**The task**
What do the lines from the top of the data through the line with "return abs(spot.z +" say? Quote them exactly and include both ends.

**Data shown**

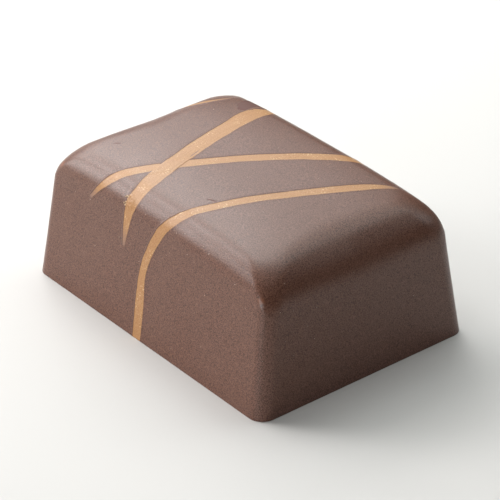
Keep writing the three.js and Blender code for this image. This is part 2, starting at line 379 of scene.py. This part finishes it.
def uneven(point):
    """A point moved in by the slight waviness of the casting, which dies out towards the foot."""
    fade = smoothstep(point.z / UNEVEN_SPAN)
    depth = UNEVEN * fade * (1 + noise.noise(point / UNEVEN_SPAN))
    middle = Vector((clamp(point.x, -CORE_HALF_LENGTH, CORE_HALF_LENGTH), 0, CORE_HEIGHT))
    return point + (middle - point).normalized() * depth


def at_foot_edge(spot):
    """Whether a spot of the cube from -1 to 1 lies on the edge of its lowest face."""
    return abs(spot.z + 1) < SAME_PLACE and max(abs(spot.x), abs(spot.y)) > 1 - SAME_PLACE


def block_mesh():
    """A cube with a fine grid on each face, shaped into the block, with the edge of its foot bevelled."""
    bm = bmesh.new()
    bmesh.ops.create_cube(bm, size=2)
    bmesh.ops.subdivide_edges(bm, edges=bm.edges[:], cuts=BLOCK_CELLS - 1, use_grid_fill=True)
    foot_edges = [edge for edge in bm.edges if all(at_foot_edge(vert.co) for vert in edge.verts)]
    profiles = wall_profile(LONG_WALL), wall_profile(END_WALL), wall_profile(END_WALL_AT_CORNER)
    for vert in bm.verts:
        vert.co = uneven(block_point(vert.co, *profiles))
    bmesh.ops.bevel(
        bm, geom=foot_edges, offset=FOOT_EDGE, offset_type="OFFSET", segments=FOOT_EDGE_STEPS, profile=0.5,
        affect="EDGES", material=-1, clamp_overlap=True,
    )
    bmesh.ops.recalc_face_normals(bm, faces=bm.faces[:])
    return bm


# ---- Shape of a stroke ------------------------------------------------------------------------------------

def outwards(point):
    """The nearest point of the core line, and the direction from it through a point."""
    origin = Vector((clamp(point.x, -CORE_HALF_LENGTH, CORE_HALF_LENGTH), 0, CORE_HEIGHT))
    return origin, (point - origin).normalized()


def onto(surface, point, lift=0):
    """The point moved outwards or inwards onto the surface, then lifted."""
    origin, direction = outwards(point)
    hit = surface.ray_cast(origin, direction)[0]
    return hit + direction * lift


def above_foot(point):
    """The point, or the one above it on the level of the foot."""
    return Vector((point.x, point.y, max(point.z, 0)))


def route_point(points, travel):
    """The place and width at a share of the way along a smooth route through the points."""
    spans = len(points) - 1
    span = min(int(travel * spans), spans - 1)
    t = travel * spans - span
    before, start, end, after = (Vector(points[clamp(span + step, 0, spans)]) for step in (-1, 0, 1, 2))
    bend = 2 * start + (end - before) * t
    bend += (2 * before - 5 * start + 4 * end - after) * t ** 2
    bend += (3 * start - before - 3 * end + after) * t ** 3
    return (bend / 2).to_3d(), max(bend[3] / 2, NARROWEST)


def route_direction(points, travel):
    """Which way a route runs at a share of the way along it."""
    ahead, _ = route_point(points, min(travel + LOOK_AHEAD, 1))
    behind, _ = route_point(points, max(travel - LOOK_AHEAD, 0))
    return ahead - behind


def route_tree(surface, points):
    """A search tree of places along a route, and the widths there."""
    tree, widths = kdtree.KDTree(ROUTE_SAMPLES + 1), []
    for index in range(ROUTE_SAMPLES + 1):
        middle, width = route_point(points, index / ROUTE_SAMPLES)
        tree.insert(onto(surface, middle), index)
        widths.append(width)
    tree.balance()
    return tree, widths


def crumple(point):
    """How crumpled the film is at a point, from 0 to 1."""
    return smoothstep(CRUMPLE_STEEPNESS * (1 - (point - CRUMPLE_AT).length / CRUMPLE_REACH))


def groove(travel, inside, aside):
    """How deep the fine groove is, at a share of the way along and a distance in from the edge."""
    if aside > 0:
        return 0
    fade = smoothstep(GROOVE_STEEPNESS * (travel - GROOVE_START))
    fade *= smoothstep(GROOVE_STEEPNESS * (GROOVE_END - travel))
    return fade * math.exp(-((inside - GROOVE_INSET) / GROOVE_HALF_WIDTH) ** 2)


def wander(run, seed, aside, rag, crumpling):
    """How far the film's edge wanders off its even line. Each of its two edges wanders in its own way."""
    side = math.copysign(EDGES_APART, aside)
    wobble = WAVER * noise.noise(Vector((run / WAVER_SPAN, seed, side)))
    wobble += rag * noise.noise(Vector((run / RAG_SPAN, seed, side)))
    if aside > 0:
        wobble += CRUMPLE_RAG * crumpling * noise.noise(Vector((run / CRUMPLE_SPAN, seed, side)))
    return wobble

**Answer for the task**
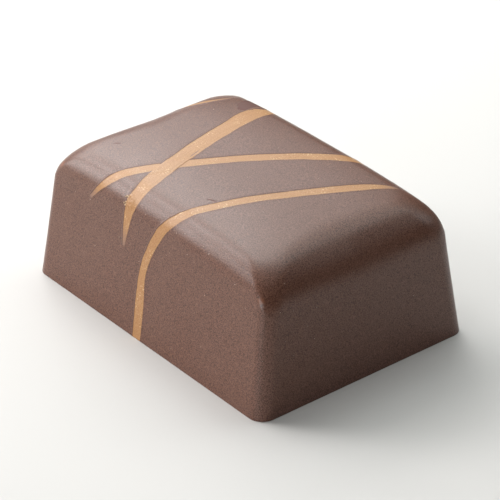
Keep writing the three.js and Blender code for this image. This is part 2, starting at line 379 of scene.py. This part finishes it.
def uneven(point):
    """A point moved in by the slight waviness of the casting, which dies out towards the foot."""
    fade = smoothstep(point.z / UNEVEN_SPAN)
    depth = UNEVEN * fade * (1 + noise.noise(point / UNEVEN_SPAN))
    middle = Vector((clamp(point.x, -CORE_HALF_LENGTH, CORE_HALF_LENGTH), 0, CORE_HEIGHT))
    return point + (middle - point).normalized() * depth


def at_foot_edge(spot):
    """Whether a spot of the cube from -1 to 1 lies on the edge of its lowest face."""
    return abs(spot.z + 1) < SAME_PLACE and max(abs(spot.x), abs(spot.y)) > 1 - SAME_PLACE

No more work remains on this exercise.